Calistoga has yet to partner any of their compounds. Indications are they are getting ready to do so, having recently hired a former dealmaker from Icos. Any partnership would be substantial. Looking at recent deals in this space: Exelixis partnered with Sanofi Aventis in 2009, with $140 million upfront and $1 billion in potential milestones for two Phase 1 compounds, and in 2008, Genentech paid $175 to purchase Piramed for its pre-clinical PI3K inhibitors, particularly interested in its PI3K delta selective compounds.
Calistoga has not had any problems raising money and will not be in a rush to partner with Pharma. Just last year it completed a $30 million Round B financing. Good data, an attractive target, and time are all on its side. In previous years, with a closed IPO market, Calistoga would have been ripe for a takeover. It has more options today as the economy mends and the biotech IPO window continues to stay open.
Plexxikon is an entirely different animal altogether. A Berkeley, CA company born in 2001, it is a drug discovery engine that seeks to partner its compounds at an early stage. Using its scaffold-based technology, it has developed compounds for a multitude of indications, including oncology, neurology, cardiology, inflammation, and metabolic disorders. The company has three compounds in various stages of clinical trials, including one in registration trials.
With only three rounds of financing netting $67 million in its nine years of existence, Plexxikon’s venture backers have faced minimal dilution. This is made possible by the significant sums the company commands for its early stage compounds. In 2004, Wyeth paid $22 million upfront for co-development rights to PLX-204, plus $350 million in milestones (recently discontinued). In 2006, Roche licensed PLX-4032 for $40 million and $660 million in milestones. Then in 2009, Roche took a second dip with PLX-5568 for $60 million and $275 million down the road. To date, Plexxikon has raised $170 million from licensing of its compounds.
Plexxikon’s most advanced compound is PLX-4032, a selective of the mutant B-RAF V600E. This mutation is a major driver of disease in more than 40% of melanomas, 80-90% of papillary thyroid carcinomas, and 8-30% of colorectal cancers. PLX-4032 has shown outstanding activity in B-RAF mutant melanoma patients in early stage trials. It has now initiated a Phase III trial in that indication with partner Roche.

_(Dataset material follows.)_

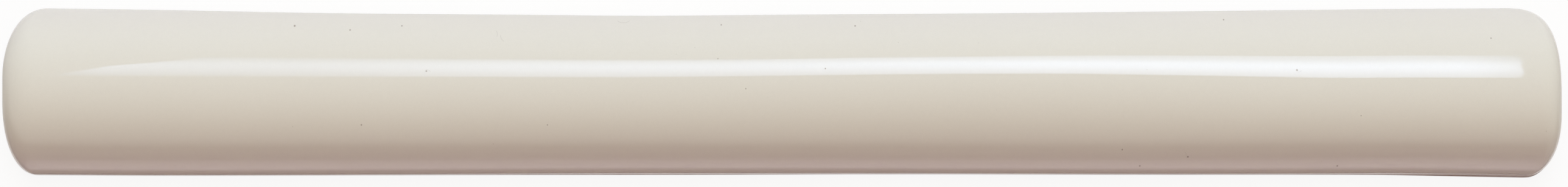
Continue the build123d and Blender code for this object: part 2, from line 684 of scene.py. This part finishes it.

# %% [markdown]
# ## The floor
#
# The photograph has a pure white ground. The floor is white to the camera, and a part of its
# real shading is kept, so that the tile still rests on its own shadow. In the gloss of the glaze
# the floor is white by a smaller share, because there its shading shows plainly. The face
# mirrors a narrow stretch of it along the front, and there the floor's look in the gloss is
# painted: first a painted shadow at the foot, which darkens the last half millimetre, then a
# painted bright strip, and beyond that and past the ends a ground painted dimmer.
#
# The keyed back can be looked at too. The floor lies a hair below the tile, it can't be seen from
# underneath, and a hole in it, as large as the back, lets the light from below reach the clay.

# %% The sheet of the floor, with the hole under the tile
FLOOR_HALF = 9.0
FLOOR_Z = -0.02 * MM

sheet = bmesh.new()
sides = [(-1, -1), (1, -1), (1, 1), (-1, 1)]
sheet_rim = [sheet.verts.new((x * FLOOR_HALF, y * FLOOR_HALF, FLOOR_Z)) for x, y in sides]
hole_rim = [sheet.verts.new((at.x, at.y, FLOOR_Z)) for at in back_rim_at]
sheet_edges = []
for loop in (sheet_rim, hole_rim):
    for j in range(len(loop)):
        sheet_edges.append(sheet.edges.new((loop[j], loop[(j + 1) % len(loop)])))
bmesh.ops.triangle_fill(sheet, use_beauty=True, edges=sheet_edges, normal=(0, 0, 1))
for face in sheet.faces:
    face.normal_update()
    if face.normal.z < 0:
        face.normal_flip()
print(len(sheet.faces), "triangles in the floor")

floor_mesh = bpy.data.meshes.new("floor")
sheet.to_mesh(floor_mesh)
sheet.free()
floor = bpy.data.objects.new("floor", floor_mesh)
bpy.context.scene.collection.objects.link(floor)

# %% What the gloss sees of the floor
WHITE = (1, 1, 1, 1)
FRONT = low.y
FRONT_FADE = 0.5 * MM
# Where and in what colours the floor's look in the gloss is painted: a painted shadow along the
# foot, a painted bright strip beyond it, and a ground painted dimmer further out and past the
# ends.
STRIP_NEAR = (FRONT - 4.5 * MM, FRONT - 1.8 * MM)
STRIP_FAR = (FRONT - 22.0 * MM, FRONT - 7.0 * MM)
STRIP_ENDS = (END_X - 4.0 * MM, END_X + 3.0 * MM)
PAINTED_STRIP_WHITE = (1.5, 1.38, 1.38, 1)
PAINTED_FAR_GREY = (0.15, 0.14, 0.12, 1)
PAINTED_SHADOW_GREY = (0.06, 0.06, 0.06, 1)

paper = Finish(bpy.data.materials.new("white_ground"))
ground = paper.node("ShaderNodeTexCoord").outputs["Object"]
ground = paper.node("ShaderNodeSeparateXYZ", None, ground)
ground_x = Value(paper, ground.outputs["X"]).maths("ABSOLUTE")
ground_y = Value(paper, ground.outputs["Y"])
# Masks of the painted shadow at the foot and the painted bright strip, which only the gloss sees.
in_front = 1 - ground_y.rise(FRONT - FRONT_FADE, FRONT)
past_painted_shadow = 1 - ground_y.rise(*STRIP_NEAR)
past_strip = (1 - ground_y.rise(*STRIP_FAR)).most(ground_x.rise(*STRIP_ENDS))
painted_strip_ground = paper.blend(past_strip, PAINTED_STRIP_WHITE, PAINTED_FAR_GREY)
painted_front_ground = paper.blend(past_painted_shadow, PAINTED_SHADOW_GREY, painted_strip_ground)
painted_gloss_ground = paper.blend(in_front, WHITE, painted_front_ground)

# %% The floor's material
FLOOR_COLOUR = (0.85, 0.81, 0.79, 1)
FLOOR_ROUGHNESS = 0.9
WHITE_SHARE = 0.9
WHITE_SHARE_IN_GLOSS = 0.5

paper.shader.inputs["Base Color"].default_value = FLOOR_COLOUR
paper.shader.inputs["Roughness"].default_value = FLOOR_ROUGHNESS
paper.shader.inputs["Specular IOR Level"].default_value = 0.0
rays = paper.node("ShaderNodeLightPath")
camera_ray = Value(paper, rays.outputs["Is Camera Ray"])
gloss_ray = Value(paper, rays.outputs["Is Glossy Ray"]) + rays.outputs["Is Transmission Ray"]
white_share = camera_ray * WHITE_SHARE + gloss_ray * WHITE_SHARE_IN_GLOSS
white_seen = paper.blend(camera_ray, painted_gloss_ground, WHITE)
white = paper.node("ShaderNodeEmission", None, white_seen, 1.0)
shown = paper.node("ShaderNodeMixShader", None, white_share)
paper.feed(shown.inputs[1], paper.shader.outputs[0])
paper.feed(shown.inputs[2], white.outputs[0])
from_below = paper.node("ShaderNodeNewGeometry").outputs["Backfacing"]
one_sided = paper.node("ShaderNodeMixShader", None, from_below)
paper.feed(one_sided.inputs[1], shown.outputs[0])
paper.feed(one_sided.inputs[2], paper.node("ShaderNodeBsdfTransparent").outputs[0])
paper.show(one_sided, "Material Output")
floor_mesh.materials.append(paper.owner)

# %% [markdown]
# ## The room
#
# The room is seen in two ways. To the camera and in the gloss it is plain white. Only the gloss
# meets a grey patch in it, low down at the front and the left, which draws the dark line along
# the front of the tile. The body colour under the gloss is lit more softly, by a few broad
# lights that have no edge: a warm one high at the rear, a cool one lower behind it, and weak
# ones at the front and the right. Each is a lobe, brightest in one direction and fading all
# round it. One more shines upward from below the floor, and lights only the back.

# %% The broad lights
ROOM_LIGHTS = [
    ((0.0, 0.6, 1.0), 10, (5.42, 5.25, 2.85)),
    ((0.0, 1.0, 0.8), 10, (0.45, 0.66, 2.93)),
    ((0.0, -1.0, 0.6), 10, (1.19, 0.59, 0.88)),
    ((1.0, 0.0, 0.8), 6, (0.51, 0.55, 0.53)),
    ((0.0, 0.0, -1.0), 1, (1.5, 1.5, 1.5)),
]

room = Finish(bpy.data.worlds.new("room"))
bpy.context.scene.world = room.owner
towards = room.node("ShaderNodeTexCoord").outputs["Generated"]
soft_light = (0.0, 0.0, 0.0)
for direction, sharpness, colour in ROOM_LIGHTS:
    direction = Vector(direction).normalized()
    facing = room.node("ShaderNodeVectorMath", {"operation": "DOT_PRODUCT"}, towards, direction)
    lobe = Value(room, facing.outputs["Value"]).most(0.0).maths("POWER", sharpness)
    part = room.node("ShaderNodeVectorMath", {"operation": "SCALE"}, colour, Scale=lobe)
    added = room.node("ShaderNodeVectorMath", {"operation": "ADD"}, soft_light, part.outputs[0])
    soft_light = added.outputs[0]

# %% What the camera and the gloss see of the room
LOW_GREY = (0.2, 0.2, 0.2, 1)
LOW_ACROSS = (0.1, 0.7)
LOW_UP = (0.05, 0.4)
TO_FRONT = -0.9
TO_LEFT = -0.45

axes_out = room.node("ShaderNodeSeparateXYZ", None, towards)
across_out = Value(room, axes_out.outputs["Y"]) * TO_FRONT
across_out = across_out + Value(room, axes_out.outputs["X"]) * TO_LEFT
up_out = Value(room, axes_out.outputs["Z"])
low_front = across_out.rise(*LOW_ACROSS) * (1 - up_out.rise(*LOW_UP))

rays = room.node("ShaderNodeLightPath")
camera_ray = Value(room, rays.outputs["Is Camera Ray"])
gloss_ray = Value(room, rays.outputs["Is Glossy Ray"]) + rays.outputs["Is Transmission Ray"]
seen = room.blend(low_front * gloss_ray, WHITE, LOW_GREY)
lit = room.node("ShaderNodeBackground", None, soft_light, 1.0)
white = room.node("ShaderNodeBackground", None, seen, 1.0)
shown = room.node("ShaderNodeMixShader", None, camera_ray + gloss_ray)
room.feed(shown.inputs[1], lit.outputs[0])
room.feed(shown.inputs[2], white.outputs[0])
room.show(shown, "World Output")

# %% [markdown]
# ## The softbox
#
# A softbox is never evenly bright: the lamp behind its cloth makes a hot patch, and the light
# falls off towards the edges. The cloth here is one flat sheet with its own axes, X along the
# tile and Y away from it, and its light is a product of two profiles in those axes. Its far
# side falls away to the left, as where a stand or a flap hides a corner, so the highlight on the
# tile thins out there.

# %% The sheet
BOX_DISTANCE = 2.0
BOX_TILT = math.radians(33.2)
BOX_NEAR = -0.41
BOX_RIGHT_LINE = [(0.2555, BOX_NEAR), (0.2562, 0.1), (0.266, 0.585)]
BOX_FAR_LINE = [(0.145, 0.575), (0.09, 0.55), (0.035, 0.5), (-0.05, 0.425), (-0.12, 0.45)]
BOX_LEFT_LINE = [
    (-0.197, 0.48), (-0.203, 0.37), (-0.219, 0.27),
    (-0.24, 0.06), (-0.257, -0.24), (-0.267, BOX_NEAR),
]

box_mesh = bpy.data.meshes.new("softbox")
box_points = [(x, y, 0.0) for x, y in BOX_RIGHT_LINE + BOX_FAR_LINE + BOX_LEFT_LINE]
box_mesh.from_pydata(box_points, [], [tuple(range(len(box_points)))])
softbox = bpy.data.objects.new("softbox", box_mesh)
softbox.location = (0, BOX_DISTANCE * math.sin(BOX_TILT), BOX_DISTANCE * math.cos(BOX_TILT))
softbox.rotation_euler = (-BOX_TILT, 0, 0)
softbox.visible_camera = False
bpy.context.scene.collection.objects.link(softbox)

# %% Its light
BOX_STRENGTH = 7.3
BOX_COLOUR = (0.84, 1.0, 1.31, 1)
BLACK = (0, 0, 0, 1)
HOT_NEAR = -0.6
HOT_Y = 0.09
HOT_FAR = 0.53
EVEN_SHARE = 0.47

# Where along the cloth its light rises, and by how much, then where it falls
LEFT_RISES = [(-0.31, -0.235, 0.52), (-0.2, 0.1, 0.48)]
RIGHT_FALL = (0.225, 0.285, 0.5)

glow = Finish(bpy.data.materials.new("softbox_cloth"))
cloth = glow.node("ShaderNodeTexCoord").outputs["Object"]
cloth = glow.node("ShaderNodeSeparateXYZ", None, cloth)
along = Value(glow, cloth.outputs["X"])
across = Value(glow, cloth.outputs["Y"])
hot = across.rise(HOT_NEAR, HOT_Y) * (1 - across.rise(HOT_Y, HOT_FAR))
across_light = hot * (1 - EVEN_SHARE) + EVEN_SHARE
along_light = 0.0
for start, end, amount in LEFT_RISES:
    along_light = along.rise(start, end) * amount + along_light
start, end, amount = RIGHT_FALL
along_light = along_light - along.rise(start, end) * amount
glow_colour = glow.blend(across_light * along_light, BLACK, BOX_COLOUR)
glow_out = glow.node("ShaderNodeEmission", None, glow_colour, BOX_STRENGTH)
glow.show(glow_out, "Material Output")
box_mesh.materials.append(glow.owner)

# %% [markdown]
# ## Camera
#
# The camera looks straight down, with a long lens. The photograph's frame is 2576 by 307
# pixels, and the tile spans nearly all of it, so the distance follows from the tile's length.

# %% Looking straight down
PHOTO_WIDTH = 2576
PHOTO_HEIGHT = 307
TILE_LEFT_PX = 3.6
TILE_RIGHT_PX = 2565.8
TILE_MIDDLE_PX = (1284.7, 152.5)
LENS = 180.0
SENSOR = 36.0

pixel = 2 * END_X / (TILE_RIGHT_PX - TILE_LEFT_PX)
view_width = PHOTO_WIDTH * pixel
distance = view_width * LENS / SENSOR
camera_data = bpy.data.cameras.new("camera")
camera_data.lens = LENS
camera_data.sensor_width = SENSOR
camera = bpy.data.objects.new("camera", camera_data)
camera.location = (
    (PHOTO_WIDTH / 2 - TILE_MIDDLE_PX[0]) * pixel,
    (TILE_MIDDLE_PX[1] - PHOTO_HEIGHT / 2) * pixel,
    distance + FOOT,
)
bpy.context.scene.collection.objects.link(camera)
bpy.context.scene.camera = camera
bpy.context.scene.view_settings.view_transform = "Standard"
print("camera height", round(camera.location.z, 3), "m, one pixel is", round(pixel / MM, 4), "mm")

RAF inhibitors took the scientific world by storm when Bayer received faster than expected approval for Sorafenib in renal cell carcinoma in 2005. Since then, a multitude of companies have also begun developing RAF inhibitors. Five years later, Sorafenib is still the only approved RAF inhibitor I know of, likely because much of its activity is attributed to inhibition of kinases other than RAF, particularly VEGFR2. PLX-4032, if approved, would be the only specific RAF inhibitor, and selective for B-RAF V600E as well. This will distinguish it from many compounds in development, as they are often non-selective, inhibiting multiple RAF isoforms. A regulatory filing for PLX-4032 in melanoma could come as early as 2011.
The specific RAF target in the PLX-5568 partnership with Roche has not been mentioned. My guess is it is likely to be B-RAF due to the enzyme’s involvement in Polycystic Kidney Disease, the indication to be pursued under the Roche partnership. Plexxikon is also developing PLX-5568 for pain management, but has yet to partner that program. Its chemistry expertise, particularly in designing highly specific kinase inhibitors, has served it well.
Both Calistoga and Plexxikon look to be on the verge of success. They have managed to make significant progress on their programs in a very short time, with relatively little spend. My hope is they go the public route and continue their growth rather than end up in the belly of a Pharmaceutical company; either one would make a nice addition to a biotech portfolio.